The excursion sounded fun. At the appointed place and time, we met Tim and his friend, an Italian woman who also spoke perfect English. She drove us to Masseria Asciano, an agriturismo a mere four kilometers (about two and a half miles) from Ostuni.

Agriturismo is exactly what it sounds like: a combination of agriculture and tourism. Farmhouses have been converted, renovated, or expanded to create farm “resorts” where guests can experience life in rural Italia. The food served at these houses is usually grown or produced right there on the farm. Often, they provide an opportunity for guests to participate in the activities of the farm.

Masseria Asciano was such a place. Not only does it offer accommodations in a peaceful, relaxing setting, it actively produces high quality olive oil. The grounds cover over 170 acres of olive trees — 12,500 of them! These gorgeous trees are the lords of this land: ancient, gnarled, knobby trunks topped with masses of silvery-green leaves. They are regal, worthy of great respect.

A young woman met us as we stepped out of the car. Although she spoke no English, she set about giving us an olive oil tasting tour. I was pleased to find I could understand most everything she said.

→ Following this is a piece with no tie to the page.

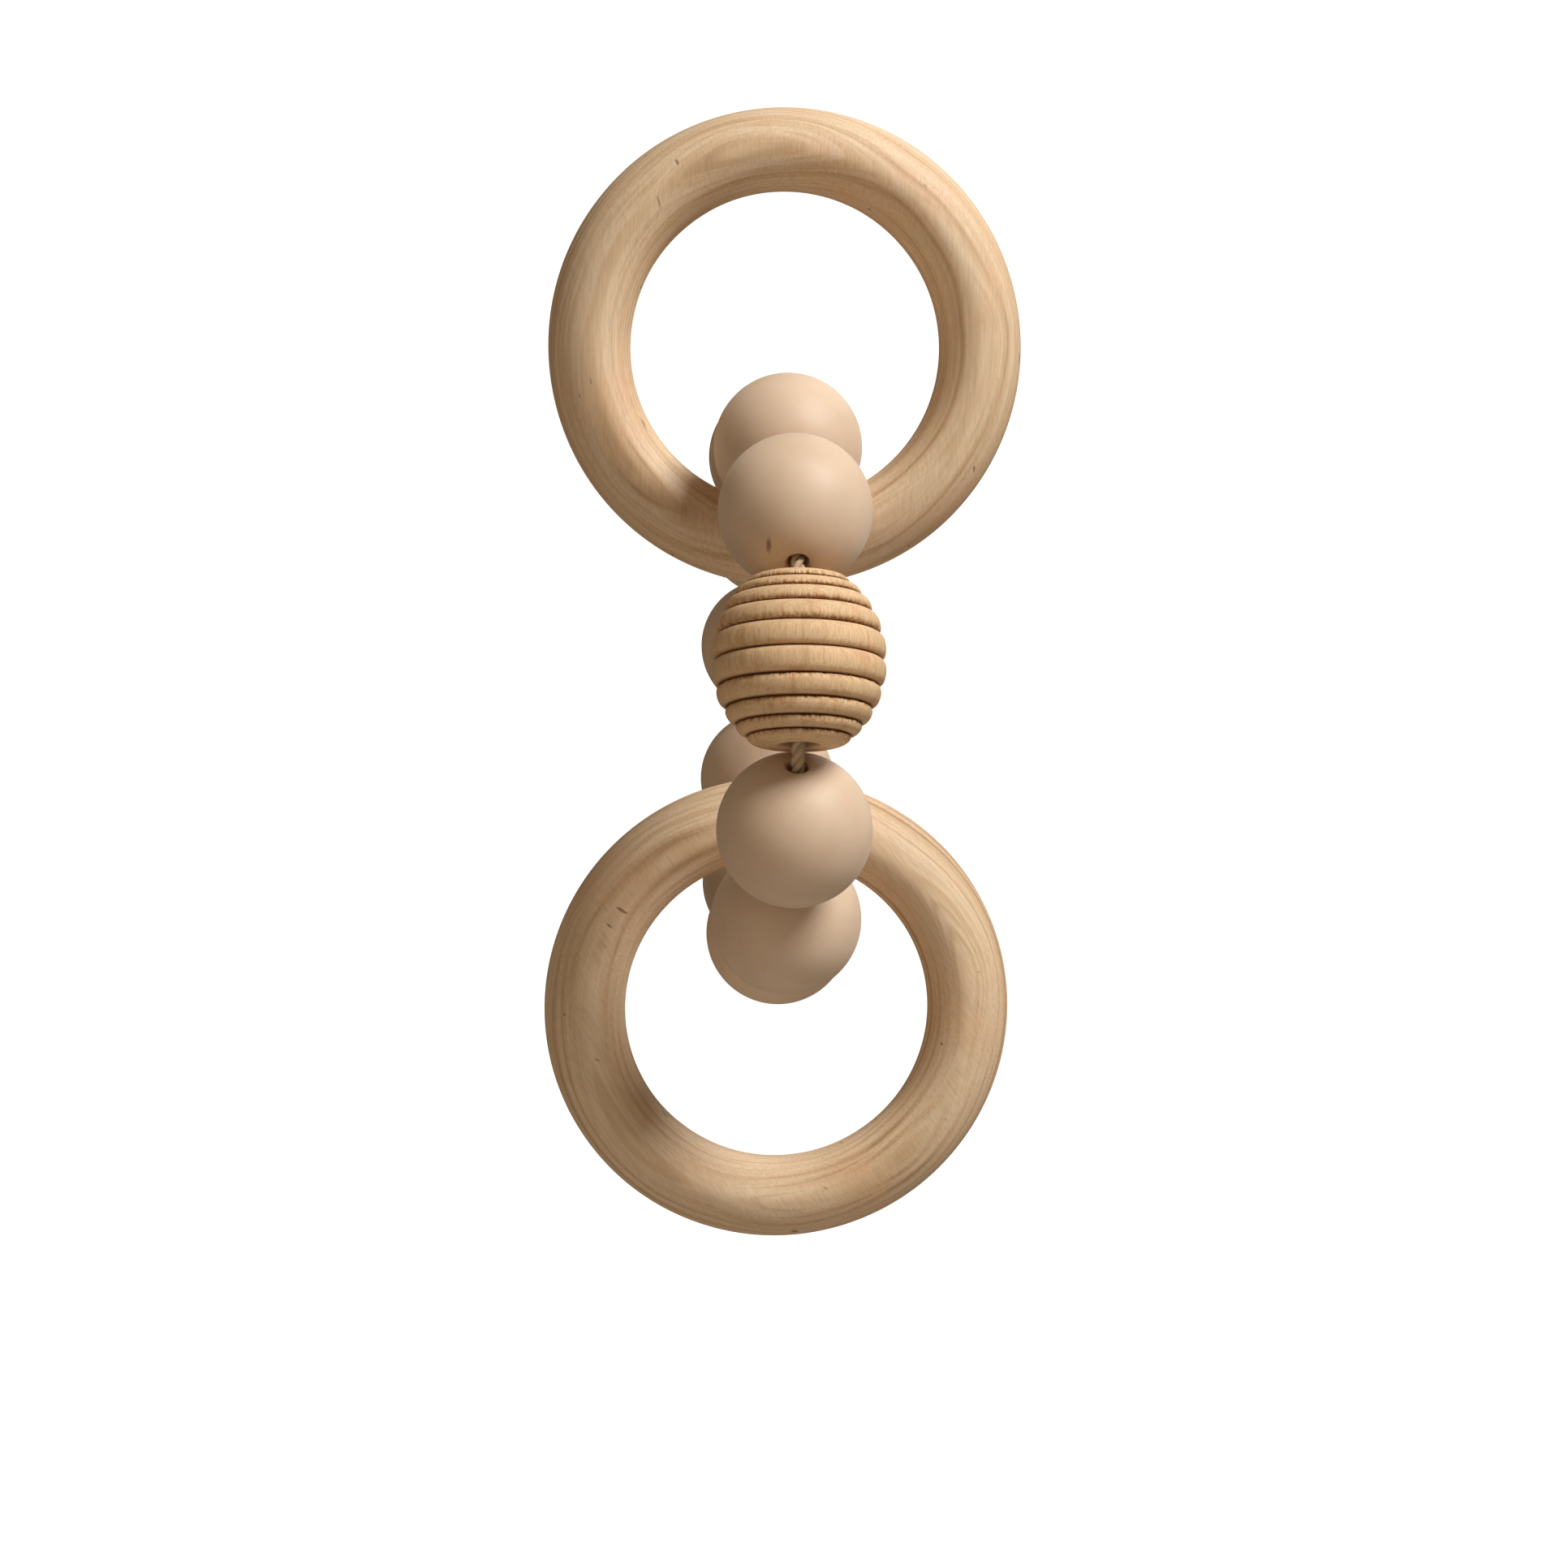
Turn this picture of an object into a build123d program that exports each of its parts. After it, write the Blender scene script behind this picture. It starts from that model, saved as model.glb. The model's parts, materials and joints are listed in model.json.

The masseria was lovely. A long portico lined with huge glossy terracotta urns led into the large tasting room. Inside, a table was set up with several bottles of different types of olive oil, a stack of tiny plastic cups alongside. Our host explained the production process, from tree to table. Then, describing the subtleties of the different varieties, had us taste each. The oil was sublime.

Olive oil containers

Imagine this on your dining table, filled with delicious oil

This was how the olives were crushed in the old days

Back in town after our brief tour, Gino and I said arrivederci to Tim and Angela, then made a beeline to the centro storico. This was where we wanted to spend our last evening in Italia.